A short British style boat comes to mind where one does not rely on the rudder to manoeuvre the boat but uses the hull shape turned on its edge to carve a turn.
My Zegul 520 is not exactly a boat that fits that description; it’s a bit on the long side (at the waterline) with not a lot of rocker and it’s hard to turn since I find that with my weight the extended keel does not released when edged. A lighter person would find the same kayak perform way differently.
I have kayaks that would surf those conditions way easier than this hard chined, low rocker narrow low volume boat.
So why do I use it? Because it’s challenging and makes me a better kayaker.
I assume it must be the same reason why some motor enthusiasts disable the auto traction control to have “more fun” when driving their cars aggressively :-)
Probably why some mountain bikers choose to run a single speed on steep and rough terrain instead of a cluster of gears.
I have to work hard not to fall in the water; hard chined boats are less forgiving as rounded ones.
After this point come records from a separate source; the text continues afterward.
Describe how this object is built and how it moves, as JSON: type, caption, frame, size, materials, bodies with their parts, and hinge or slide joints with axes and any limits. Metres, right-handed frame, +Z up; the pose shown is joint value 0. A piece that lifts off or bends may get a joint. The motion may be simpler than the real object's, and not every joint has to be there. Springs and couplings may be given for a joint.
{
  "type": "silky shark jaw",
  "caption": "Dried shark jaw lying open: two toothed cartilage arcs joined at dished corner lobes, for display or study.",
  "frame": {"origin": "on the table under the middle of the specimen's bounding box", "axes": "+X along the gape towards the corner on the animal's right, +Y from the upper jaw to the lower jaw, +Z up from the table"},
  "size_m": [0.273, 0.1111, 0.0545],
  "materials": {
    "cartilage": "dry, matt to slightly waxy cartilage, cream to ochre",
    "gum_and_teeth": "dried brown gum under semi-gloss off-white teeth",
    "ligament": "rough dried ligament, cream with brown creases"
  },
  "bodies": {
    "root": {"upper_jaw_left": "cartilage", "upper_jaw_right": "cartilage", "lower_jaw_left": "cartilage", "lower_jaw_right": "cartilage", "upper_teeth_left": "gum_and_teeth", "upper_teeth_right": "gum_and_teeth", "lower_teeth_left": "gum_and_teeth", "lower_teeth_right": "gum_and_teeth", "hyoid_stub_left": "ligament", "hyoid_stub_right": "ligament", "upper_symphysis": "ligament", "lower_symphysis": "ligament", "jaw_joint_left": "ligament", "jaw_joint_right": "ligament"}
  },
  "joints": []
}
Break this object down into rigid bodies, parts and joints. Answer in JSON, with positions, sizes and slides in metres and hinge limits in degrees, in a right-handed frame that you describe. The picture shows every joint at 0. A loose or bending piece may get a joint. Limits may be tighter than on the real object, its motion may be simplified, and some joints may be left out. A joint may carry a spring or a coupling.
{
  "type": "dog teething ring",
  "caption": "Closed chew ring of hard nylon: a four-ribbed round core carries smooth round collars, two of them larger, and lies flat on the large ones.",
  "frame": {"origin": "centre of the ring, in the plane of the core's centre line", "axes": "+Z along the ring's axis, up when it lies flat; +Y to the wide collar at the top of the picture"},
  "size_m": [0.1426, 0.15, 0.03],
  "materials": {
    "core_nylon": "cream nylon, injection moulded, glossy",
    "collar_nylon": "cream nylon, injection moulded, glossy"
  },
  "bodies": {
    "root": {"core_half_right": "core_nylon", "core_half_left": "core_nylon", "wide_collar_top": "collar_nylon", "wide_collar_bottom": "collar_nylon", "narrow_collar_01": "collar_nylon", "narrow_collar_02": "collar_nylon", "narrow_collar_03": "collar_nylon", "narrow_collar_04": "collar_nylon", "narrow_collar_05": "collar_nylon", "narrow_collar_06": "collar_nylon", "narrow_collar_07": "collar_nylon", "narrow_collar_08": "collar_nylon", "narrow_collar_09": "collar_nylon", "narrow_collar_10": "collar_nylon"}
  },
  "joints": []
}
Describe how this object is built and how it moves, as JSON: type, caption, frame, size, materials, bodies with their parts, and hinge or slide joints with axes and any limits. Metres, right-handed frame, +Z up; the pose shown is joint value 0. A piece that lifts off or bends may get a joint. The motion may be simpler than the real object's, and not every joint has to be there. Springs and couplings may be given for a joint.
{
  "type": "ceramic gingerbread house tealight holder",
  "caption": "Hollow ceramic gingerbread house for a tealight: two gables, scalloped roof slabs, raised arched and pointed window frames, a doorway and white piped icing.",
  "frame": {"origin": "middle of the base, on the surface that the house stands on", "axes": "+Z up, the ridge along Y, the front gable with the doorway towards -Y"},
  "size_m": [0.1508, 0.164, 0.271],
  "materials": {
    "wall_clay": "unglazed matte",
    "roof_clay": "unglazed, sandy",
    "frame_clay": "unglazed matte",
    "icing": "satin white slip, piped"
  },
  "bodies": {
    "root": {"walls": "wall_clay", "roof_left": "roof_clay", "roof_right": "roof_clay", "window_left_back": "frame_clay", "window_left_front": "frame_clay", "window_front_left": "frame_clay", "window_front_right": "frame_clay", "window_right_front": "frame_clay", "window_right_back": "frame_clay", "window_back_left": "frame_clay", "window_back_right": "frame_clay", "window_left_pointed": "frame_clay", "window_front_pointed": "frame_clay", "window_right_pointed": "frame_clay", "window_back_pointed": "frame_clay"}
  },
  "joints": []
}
I am heavy and I push the hull deeper into the water; edging the narrow hull does have less effect on manoeuvrability compared to my higher volume British style kayak. I have to sweep stroke aggressively to make that kayak turn.
The kayak does bury her bow into the water when surfed down a steep short wave and gives me a few moments of mild panic hoping it won’t pitch me over.
Hard work but more fun since it keeps me on my toes.
Greg Schwarz also likes his hard chined low profile/low volume kayak for surfing small waves. His kayak is maybe a bit shorter than mine (at waterline) and has less volume, it's more manoeuvrable but requires good technique to keep it upright in textured water. He finds the Tahe Greenland an excellent kayak for rough waters but Greg is a very skilled kayaker.
With a shorter waterline that helps quickly accellerate the kayak down the wave, the flat bottom puts it on the plane to allow fast runs. Turning that kayak is a real breeze. Carved turns are very effective but sloppy technique would make using that kayak in rough water a handful.
I feel that hard chined kayaks seem to surf better than round hulled ones as long as I concentrate and handle the grabby nature of hard chines.
In the meantime I am learning on how to become more relaxed in bumpy conditions trying to gain better balance.